Contrary to what it says on my DARS report, I’m not ready to graduate. There’s just so much left to do in this blissful world of Binghamton that I cannot see myself leaving. It was a lifetime ago that Al Vos sat us down and said with outstretched arms that Hinman is more than just these buildings. It was right then and there that I knew I had an obligation to turn all this freedom and independence into something worthwhile. There were just too many people who would give everything to be in my position, and I owed it to them to make the very most of college.

I am in awe about how extremely lucky I have been to be able to write this piece right now. As a Long Islander, I am in the top fraction of a percent of the wealthiest individuals on this earth, and I did absolutely nothing to deserve that. But with such serendipitous good fortune comes the responsibility not to screw it up. College is about balancing the freedom to have the time of your life with the discipline needed to graduate. We have all sprung off the diving board of recklessness and suffered the consequences of hitting that ice-cold water. Looking back, those are the mistakes I regret the least, as I still feel that chill before I attempt to make them again. Sometimes you need to spend your Friday night realizing how much you hate looking at art, and sometimes it takes sleeping in your bathroom to figure out when enough is enough.

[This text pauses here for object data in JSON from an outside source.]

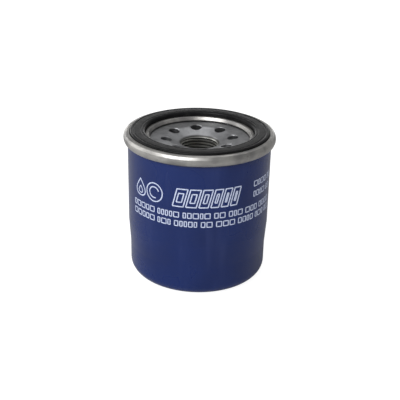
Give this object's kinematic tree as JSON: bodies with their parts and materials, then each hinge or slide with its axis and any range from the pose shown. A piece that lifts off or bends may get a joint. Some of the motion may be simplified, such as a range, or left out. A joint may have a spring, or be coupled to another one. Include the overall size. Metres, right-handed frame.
{
  "type": "oil filter",
  "caption": "spin-on oil filter for a small engine: seamed steel can, threaded base plate, gasket, pleated element and spring valves",
  "frame": {"origin": "on the axis at the middle of the resting face of the closed end", "axes": "+Z along the filter's axis, out of the threaded end; X and Y across it"},
  "size_m": [0.0742, 0.0742, 0.0742],
  "materials": {
    "can_paint": "gloss navy enamel over drawn steel",
    "plated_lid": "dull tin plate, slightly worn",
    "plated_plate": "zinc plate, satin",
    "gasket_rubber": "satin moulded nitrile rubber",
    "valve_rubber": "soft moulded nitrile rubber",
    "plated_sheet": "tin plate, satin",
    "potting": "cured plastisol adhesive",
    "filter_paper": "resin-bonded pleated filter paper",
    "poppet_plastic": "glass-filled nylon",
    "spring_steel": "drawn spring wire",
    "seam_compound": "cured can-end sealing compound"
  },
  "bodies": {
    "housing": {"can": "can_paint", "seaming_lid": "plated_lid", "seam_compound": "seam_compound", "base_plate": "plated_plate", "sealing_gasket": "gasket_rubber", "element_spring": "spring_steel"},
    "element": {"anti_drain_collar": "valve_rubber", "upper_end_cap": "plated_sheet", "upper_potting": "potting", "pleated_media": "filter_paper", "pleat_seam_clip": "plated_sheet", "lower_potting": "potting", "lower_end_cap": "plated_sheet", "center_tube": "plated_sheet", "bypass_cage": "plated_sheet", "bypass_seat_plate": "plated_sheet", "bypass_spring": "spring_steel"},
    "drain_lip": {"anti_drain_lip": "valve_rubber"},
    "poppet": {"bypass_poppet": "poppet_plastic", "bypass_seal": "valve_rubber"}
  },
  "joints": [
    {"name": "element_float", "type": "slide", "parent": "housing", "child": "element", "axis": [0, 0, 1], "range_m": [-0.0012, 0], "stiffness_N_per_m": 8000, "springref_m": 0.006, "deforming": ["element_spring"]},
    {"name": "bypass_lift", "type": "slide", "parent": "element", "child": "poppet", "axis": [0, 0, 1], "range_m": [0, 0.003], "stiffness_N_per_m": 1500, "springref_m": -0.005, "deforming": ["bypass_spring"]},
    {"name": "drain_lip_flex", "type": "slide", "parent": "element", "child": "drain_lip", "axis": [0, 0, 1], "range_m": [-0.0012, 0], "stiffness_N_per_m": 400, "springref_m": 0.002}
  ]
}
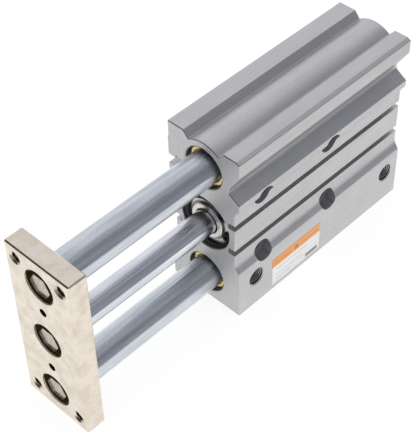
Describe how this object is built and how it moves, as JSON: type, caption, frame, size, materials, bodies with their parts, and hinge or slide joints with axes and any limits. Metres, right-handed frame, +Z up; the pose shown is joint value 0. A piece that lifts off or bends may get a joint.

Yet there are so many kids on this campus who literally sit in their rooms and do nothing. I feel sorry for these people, because when they graduate, they will be holding a degree that does not represent an education. I do not claim to know how to be a responsible individual, a leader or a mature adult, but I’m damn sure the answer cannot be found by staring at a laptop. The most beautiful thing about college is that you can fail out first semester, become the president of a club and everything in between. It’s sink or swim, and too many kids never get into the water.

That is the greatest lesson I have learned from Binghamton University. Independence is nothing without an active mind and an open heart. Freedom demands prudence, and every opportunity is a mistake waiting to happen. College has taught me that it’s better to laugh at my horrible decisions than to be afraid that I might fail, and to surround myself with crazy people so that I’m never laughing alone. To all those who have convinced me to do what I would’ve never done, say what I would’ve never said and go where I would’ve never gone, I am eternally grateful for making me the person I am today. You guys have taught me more than 15 years of academia ever could, and I sincerely hope that every Binghamton student has the privilege of being pulled out of their comfort zones by people like you.